The company may have to file for bankruptcy, analysts say, to try to erase much of its liabilities. In fact, Wheels Up’s stock market value reflects this prospect: it has collapsed to $105 million from around $2 billion in February 2021.  

In 2020, Aspirational Consumer, with Thakran as Chairman and CEO, raised $225 million for a Special Purpose Acquisition Vehicle, or blank check company, through a listing on the New York Stock Exchange. The next year, Aspirational merged with Wheels Up, which was founded in 2013 by Kenny Dichter, a serial entrepreneur. Thakran joined the board of Wheels Up, following the merger. Wheels Up stock owned by Thakran and other founding investors of Aspirational was then valued at about $60 million.

Ravi Thakran

Ravinder Singh (Ravi) Thakran, 59 years old, earlier served as the Group Chairman of Louis Vuitton Moët Hennessey Group  (LVMH) South and South East Asia and Australia/New Zealand. LVMH’s portfolio includes over 75 luxury brands in wine, spirits, fashion, leather goods, perfumes, cosmetics, watches and jewelry including Louis Vuitton, Moet Hennessy, Krug, Dom Perignon, Dior, Fendi, Givenchy, Bulgari and TAG Heuer.

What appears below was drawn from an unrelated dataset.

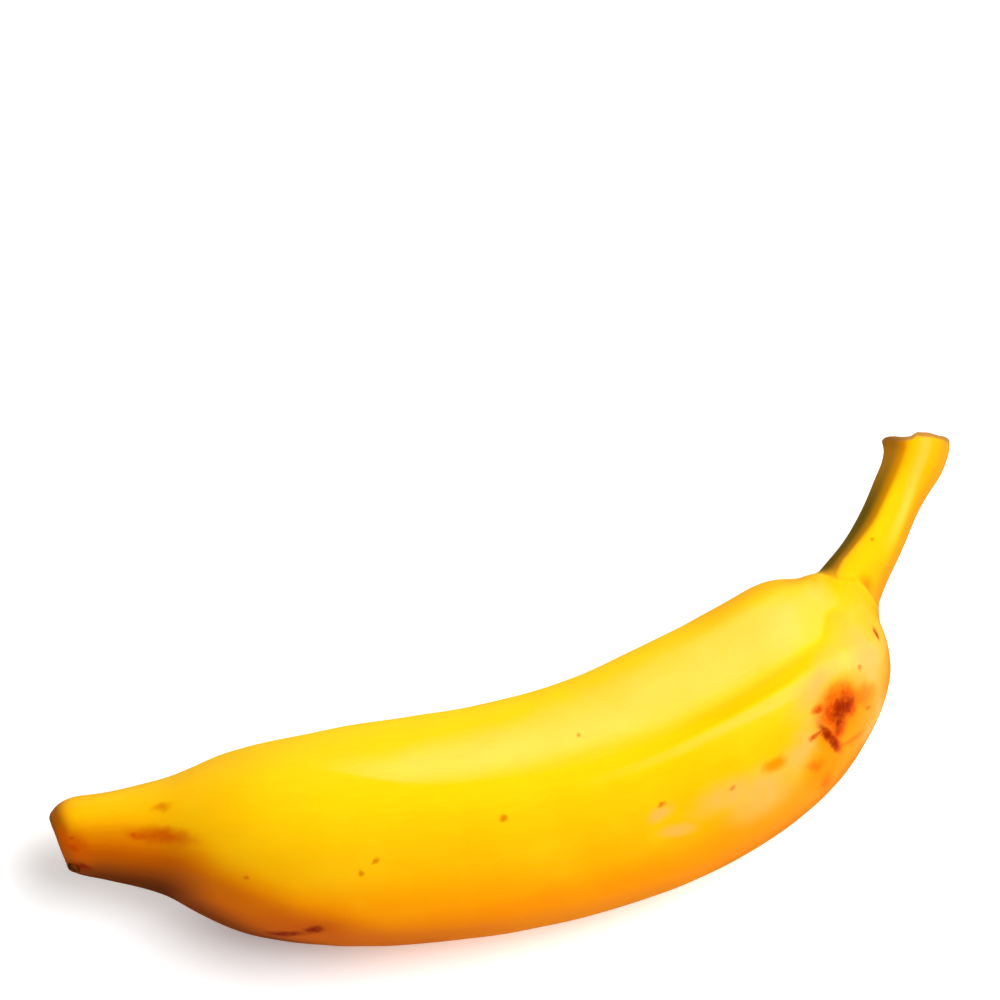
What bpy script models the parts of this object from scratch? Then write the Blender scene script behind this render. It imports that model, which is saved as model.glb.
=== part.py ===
"""An apple banana, one short plump fruit with its stalk, as picked, lying on its flank.

Metres, +Z up. X runs from the blossom end to the stalk and Y towards the hollow side of the bend.
The origin is on the surface that the fruit lies on, under the middle of its box.
The fruit grew as one piece, so it is one solid: a loft of five-sided, rounded cross-sections.
"""

from math import cos, pi, radians, sin
from typing import NamedTuple

import bmesh
import bpy
import numpy as np
from mathutils import Matrix, Vector

NAME = "banana"
MM = 0.001

# The way it lies still: the plane of its bend rises towards the hollow side and towards the stalk
BEND_PLANE_TILT = radians(11)
BEND_PLANE_RISE = radians(3)

# The small flat that it rests on is cut this deep
REST_FLAT_DEPTH = 0.4 * MM

# Skin colour, linear, and its shine
SKIN_COLOUR = (0.93, 0.52, 0.02, 1.0)
SKIN_ROUGHNESS = 0.45

# The five flat sides of a cross-section: the way each one faces, in degrees from straight up off the
# plane of the bend, turning towards its hollow side. A ridge runs where two of them meet, and the
# ridges turn about the fruit as they run out over its ends.
TIP_FACINGS = (73, 152, 233, 300, 366)
BODY_FACINGS = (36, 115, 196, 257, 324)
STALK_FACINGS = (-12, 60, 130, 222, 306)
COLUMNS_PER_SIDE = 8

# How sharp the ridges are at places along the fruit, as the power that blends the sides: 2 is round
SHARPNESS_PLACES = (-66, -40, 0, 38, 52, 64)
SHARPNESS = (5, 3.6, 4.6, 5, 3.2, 7)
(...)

“I didn’t know any of these (brands while growing up in a middle-class family in India]…I still remember my origins and keep my feet on the ground.” Thakran told The Australian Financial Review. He joined LVMH in 2001, serving in various leadership roles in Asia for the French company, which has a market value of nearly $500 billion.  

In 2009, Thakran founded L Capital Asia, the Asian private equity venture of LVMH. The fund invested $4 billion in 32 companies across Asia Pacific; including Charles & Keith, Gentle Monster, Bateel, YG Entertainment, Owndays Japan, Will’s Fitness China and FabIndia. In 2016, L Capital, including L Capital Asia, merged with Catterton to form L Catterton.

Thakran serves as Chairman of R.M. Williams, an Australian luxury footwear and apparel brand, and as a director of numerous other publica and private companies. Prior to joining LVMH, he held senior management positions at the Swatch Group, Nike and Tata Group, based in various global locations.

Originally from a village outside Delhi, Thakran was an only child. His mother was a teacher and father a civil servant who advised farmers. His parents, who moved to New Delhi to give Thakran a better education, scraped and saved just enough of their meagre income to send Thakran to a good school and university, accordng to the Australian Financial Review. Thakran earned his MBA from the India Institute of Management, Ahmedabad.

He learned his first words of English in Grade 6 and, given his late learning of the language, finished at the bottom of the class in middle school. While in college he was a socialist, Thakran told a group of alums of IIM Bangalore in 2018, according to a blogger who was at the lunch conversation held at the Yantra restaurant in Singapore.

His student experiences, he says, shaped his view of pursuing capitalism with conscience. Participating in student politics also sharpened Thakran’s people skills. For instance, to motivate staff at Sephora, the beauty products store-chain owned by LVMH, he set targets. If a day’s target was met, the staff could close the store half-an-hour early and have a champagne party. The staff at one store ended up having 69 champagne parties in one year, which upset the company’s finance chief. But Thakran continued with the practice, the blogger reported.   

Growing up in New Delhi, Thakran was deeply influenced by the bustle in the city arising from the mingling of Indians from different religious, linguistic and cultural backgrounds. He told The Star that, “The diversity in New Delhi prepares you to be anywhere in the world…the classroom is not the only educational platform. When you walk on the streets, you see things that teach you a lot more about life.”

In 2015, Thakran told CP Jobs that his long-term plan was to return to India to work on social issues. “The final part of my journey will be back there (in India) working with some of the poorer people. I never forget my humble roots,” he said.

Taking over as Executive Chairman of Wheels Up, Thakran said in a statement that as the company “continues to scale and evolve, I am looking forward to leveraging my experience leading some of the world's largest luxury brands to drive success in providing an extraordinary experience for our members while at the same time delivering on our commitments to profitable growth."